Six years later, I was out, and back on my own completely. Paid for about half of nursing school, helped pay the rent, got to meet a lot of people, including beloved D, and made me think differently about the world. Lots of important stuff that I'd already been working on, got hammered into a useful shape. If I'd gone in at 19, when my brother tried to recruit me, I didn't have anything thought through yet. No grist for the mill.

D made dinner this evening, wouldn't let me help. I withdrew, and all his hedging made me wonder if I was going to eat at all. Turned out delicious, and I was prepared to be glad and grateful for any charred old thing on the plate. I love that he takes on responsibility to feed us both. He's always been grateful for anything prepared for him, even my nuking a frozen burrito for him. I'm glad to be fed, and occasionally pampered. We don't take anything for granted.

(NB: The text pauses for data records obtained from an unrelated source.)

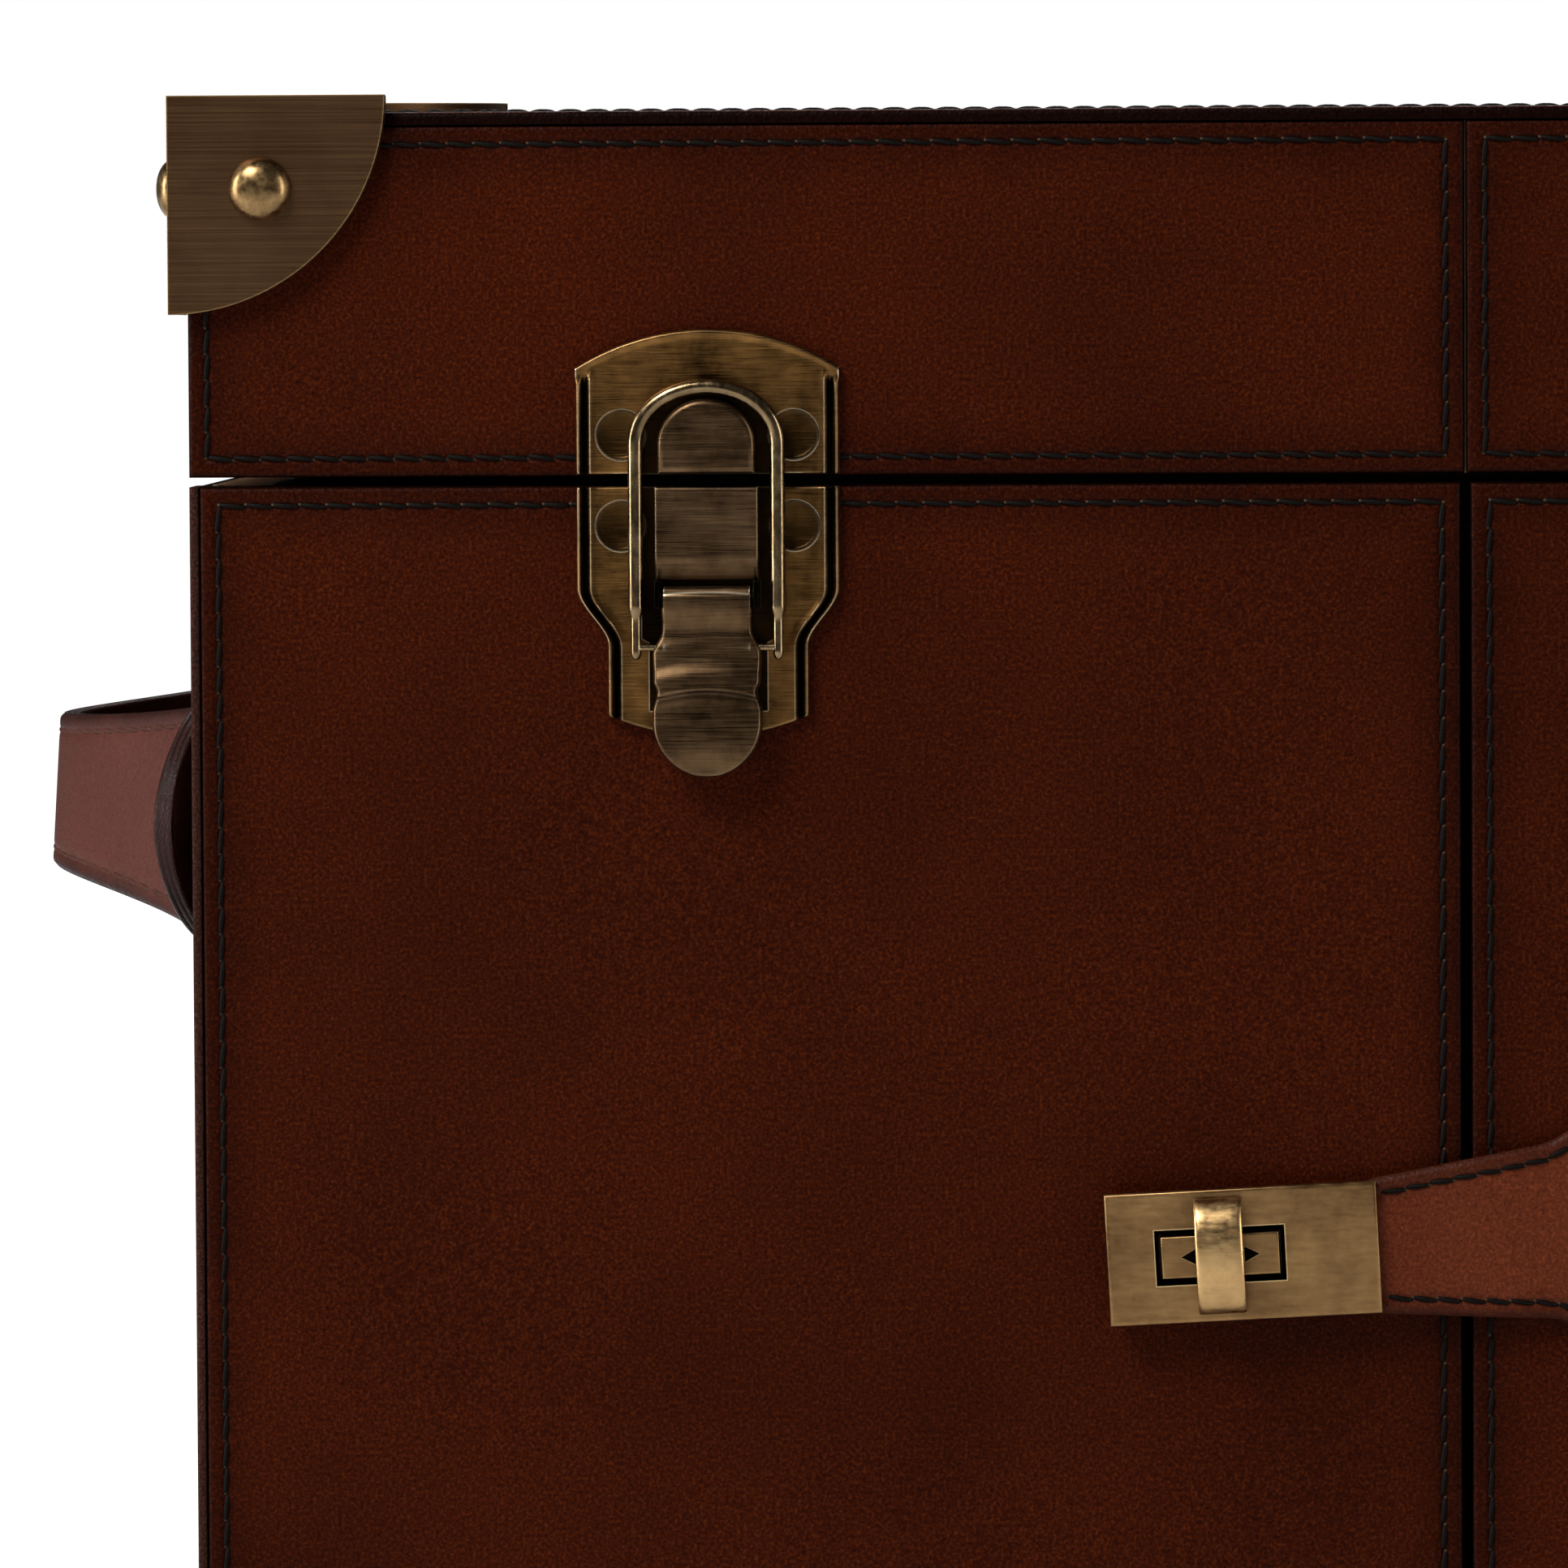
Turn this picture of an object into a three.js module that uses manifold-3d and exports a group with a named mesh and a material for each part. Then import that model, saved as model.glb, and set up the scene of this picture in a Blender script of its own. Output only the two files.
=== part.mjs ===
// A leather-covered flight case: a carcass with a rear-hinged lid, two front doors, two draw latches,
// a strap with a turnlock across the doors, and a leather handle on each side.
// Millimetres. +X is to the right, +Y to the back and +Z up; the case stands on its studs at z = 0.
import * as THREE from "three";
import { mergeVertices } from "three/addons/utils/BufferGeometryUtils.js";
import Module from "manifold-3d";

const wasm = await Module();
wasm.setup();

// ---- Driving dimensions ----
const caseWidth = 350; // over the side leathers
const caseDepth = 190; // from the front leather to the back leather
const bodyHeight = 220; // from the base leather to the top of the doors
const lidHeight = 50;
const seamGap = 1.3; // between lid and body, and between doors and carcass
const doorGap = 1.3; // between the two doors
const doorFloorGap = 1.0; // the doors hang clear of the base
const leather = 1.8;
const edgeLeather = 1.3; // skived leather turned round a door's edges
const board = 7; // wooden boards
const lining = 1.0;
const glue = 0.1; // between bonded faces
const airGap = 0.3; // between pieces that only meet
const bite = 0.3; // how deep one piece of a casting reaches into the next

const bracketPlate = 2.3; // sheet and padding of a corner bracket
const bracketRadius = 30;
const bracketSetback = 2; // keeps a front base bracket out of the door's swing
const rivetInset = 12.8; // from both edges of a bracket to its rivet
const rivetRadius = 4.25;
const rivetHeight = 2.2;
const studHeight = 3;
const studRadius = 6;

const hingePinRadius = 1.0;
const hingeBore = 0.25; // running clearance round a hinge pin
const hingeBarrelRadius = 1.7;
const hingeInset = 0.8; // from the outer face to the pin's axis
const hingeLeafThickness = 0.5;
const hingeLeafWidth = 9;
const hingeEndMargin = 10;
const knuckleGap = 0.4;
const lidKnuckles = 9;
const doorKnuckles = 7;

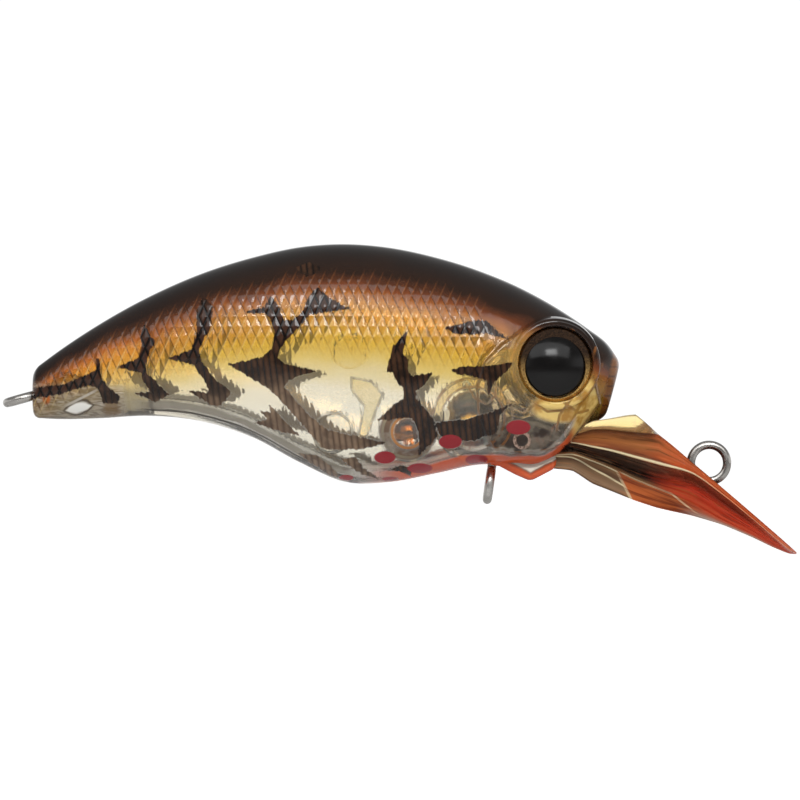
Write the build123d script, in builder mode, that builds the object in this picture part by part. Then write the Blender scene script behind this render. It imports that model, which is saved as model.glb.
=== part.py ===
"""Crankbait lure: a hollow two-piece body with a diving lip, wire eyes, fixed ballast and rattle balls.

Frame: origin at the centre of the line-tie eye, +X forward (towards the head), +Z up (towards the
back), the body's parting plane is Y = 0. Millimetres.
"""

import os
from math import cos, pi, radians, sin, sqrt

from build123d import *

# ---- driving dimensions -------------------------------------------------------------------------
WALL = 1.15                 # shell wall of the body halves
WIRE_RADIUS = 0.385         # stainless wire of the line tie and both hangers
SHANK_RATIO = 0.97          # a shank is drawn a little thinner than the eye that it runs into
POCKET_GAP = 0.03           # room round a piece that sits in a moulded pocket

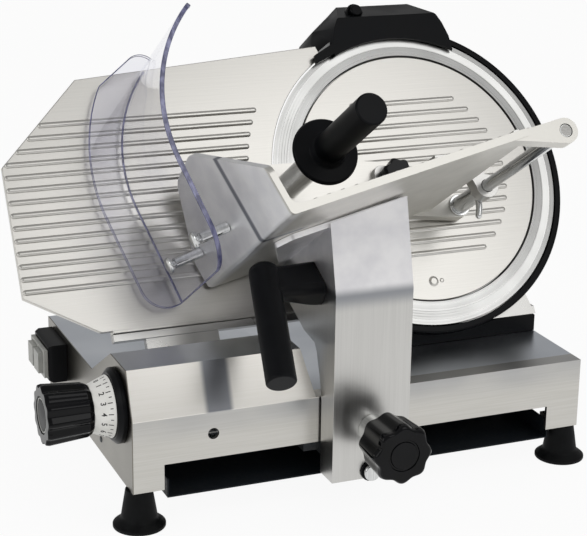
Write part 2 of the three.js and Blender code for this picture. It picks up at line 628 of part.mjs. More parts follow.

Maybe a lot of men who marry early, to traditional women, similarly fail to develop parts of themselves, as their wives stunt themselves in other ways. Traps are always easy to get into.

5 comments:

Rouchswalwe said...

Read this with great interest, Zhoen, as I am "an Air Force Brat." Bonsai'd is the right expression when I think of my father, who joined the Force at 19.

Rosie said...

very perceptive... although sometimes the alternative can be a big untidy shrub...

Zhoen said...

Bring us.... a shrubbery!

Rouchswalwe said...

Make absolutely certain that the shrubbery delivered is nice and not too expensive!

Phil Plasma said...

Goodness, still at 37 I know that I know nothing.